▶ Exercise aim
Copy out every line in the entries below that includes "code".
--- Begin ---
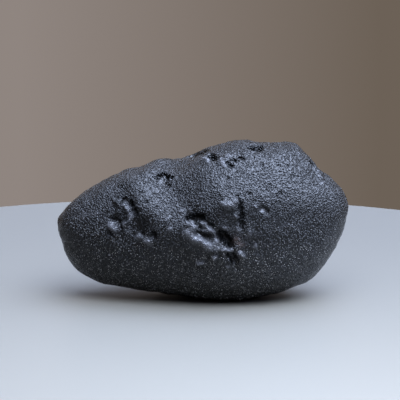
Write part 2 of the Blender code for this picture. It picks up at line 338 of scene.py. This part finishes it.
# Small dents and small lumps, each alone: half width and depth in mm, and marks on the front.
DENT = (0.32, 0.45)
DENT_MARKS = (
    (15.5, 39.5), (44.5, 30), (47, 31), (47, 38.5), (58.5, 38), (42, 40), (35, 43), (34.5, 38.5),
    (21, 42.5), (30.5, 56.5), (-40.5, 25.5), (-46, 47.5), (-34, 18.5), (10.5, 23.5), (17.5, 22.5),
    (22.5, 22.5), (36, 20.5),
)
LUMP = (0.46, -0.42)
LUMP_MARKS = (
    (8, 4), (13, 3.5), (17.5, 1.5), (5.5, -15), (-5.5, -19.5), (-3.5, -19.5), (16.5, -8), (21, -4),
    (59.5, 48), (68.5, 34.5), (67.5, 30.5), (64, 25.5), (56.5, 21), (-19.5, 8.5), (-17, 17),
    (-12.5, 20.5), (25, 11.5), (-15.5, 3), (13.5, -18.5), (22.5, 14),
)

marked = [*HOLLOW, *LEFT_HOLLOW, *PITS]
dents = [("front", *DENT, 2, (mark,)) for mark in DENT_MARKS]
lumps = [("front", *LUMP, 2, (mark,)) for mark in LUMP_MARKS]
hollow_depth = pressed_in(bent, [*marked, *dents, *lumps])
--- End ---
--- Begin ---
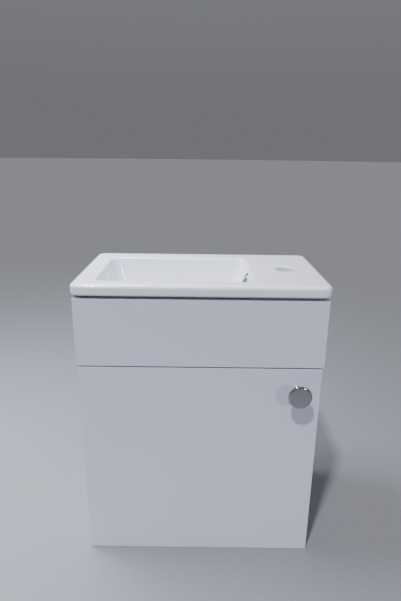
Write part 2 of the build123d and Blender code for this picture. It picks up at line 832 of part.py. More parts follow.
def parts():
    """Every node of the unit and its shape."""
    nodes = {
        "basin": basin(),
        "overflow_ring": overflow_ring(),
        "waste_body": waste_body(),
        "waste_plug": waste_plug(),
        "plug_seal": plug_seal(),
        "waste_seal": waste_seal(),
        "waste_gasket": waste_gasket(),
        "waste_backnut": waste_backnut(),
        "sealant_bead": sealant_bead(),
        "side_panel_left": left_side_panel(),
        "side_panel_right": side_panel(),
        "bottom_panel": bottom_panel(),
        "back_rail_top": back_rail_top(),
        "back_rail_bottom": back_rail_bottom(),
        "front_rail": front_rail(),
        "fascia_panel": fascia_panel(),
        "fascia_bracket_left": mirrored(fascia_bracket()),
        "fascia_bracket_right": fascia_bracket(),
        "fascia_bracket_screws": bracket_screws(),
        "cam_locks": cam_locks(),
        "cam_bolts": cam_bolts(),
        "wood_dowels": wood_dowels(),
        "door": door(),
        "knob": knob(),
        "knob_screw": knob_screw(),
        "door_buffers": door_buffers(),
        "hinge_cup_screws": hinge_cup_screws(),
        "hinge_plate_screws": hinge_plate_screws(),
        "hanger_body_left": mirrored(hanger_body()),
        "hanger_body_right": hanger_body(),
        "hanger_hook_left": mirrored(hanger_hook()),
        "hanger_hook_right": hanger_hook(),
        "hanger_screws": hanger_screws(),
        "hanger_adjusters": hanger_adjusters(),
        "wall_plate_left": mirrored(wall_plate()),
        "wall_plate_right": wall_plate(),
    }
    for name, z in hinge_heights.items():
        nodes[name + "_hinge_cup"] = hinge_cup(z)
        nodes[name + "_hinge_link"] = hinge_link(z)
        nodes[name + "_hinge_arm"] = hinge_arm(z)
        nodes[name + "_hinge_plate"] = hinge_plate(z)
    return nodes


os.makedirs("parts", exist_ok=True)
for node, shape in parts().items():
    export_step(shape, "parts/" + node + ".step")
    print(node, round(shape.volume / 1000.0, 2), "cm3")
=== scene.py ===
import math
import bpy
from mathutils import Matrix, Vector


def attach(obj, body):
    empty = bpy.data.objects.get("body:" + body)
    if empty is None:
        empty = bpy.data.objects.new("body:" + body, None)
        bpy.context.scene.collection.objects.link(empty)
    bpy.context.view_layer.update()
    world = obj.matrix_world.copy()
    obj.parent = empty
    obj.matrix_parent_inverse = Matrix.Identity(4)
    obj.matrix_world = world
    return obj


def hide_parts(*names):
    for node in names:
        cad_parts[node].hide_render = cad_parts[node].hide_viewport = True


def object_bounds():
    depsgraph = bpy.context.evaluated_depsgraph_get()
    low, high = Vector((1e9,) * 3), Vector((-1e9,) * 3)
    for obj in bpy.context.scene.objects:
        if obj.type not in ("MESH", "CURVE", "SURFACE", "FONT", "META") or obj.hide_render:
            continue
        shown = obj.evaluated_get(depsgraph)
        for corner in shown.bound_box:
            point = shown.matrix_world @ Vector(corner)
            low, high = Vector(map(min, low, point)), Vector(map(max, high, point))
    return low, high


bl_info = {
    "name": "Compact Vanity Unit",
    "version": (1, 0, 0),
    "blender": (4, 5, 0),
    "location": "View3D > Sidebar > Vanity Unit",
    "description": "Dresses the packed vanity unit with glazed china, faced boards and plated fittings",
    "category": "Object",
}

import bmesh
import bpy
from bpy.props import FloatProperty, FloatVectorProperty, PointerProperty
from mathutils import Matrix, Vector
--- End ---
▶ Result of the task
Write part 2 of the Blender code for this picture. It picks up at line 338 of scene.py. This part finishes it.
Write part 2 of the build123d and Blender code for this picture. It picks up at line 832 of part.py. More parts follow.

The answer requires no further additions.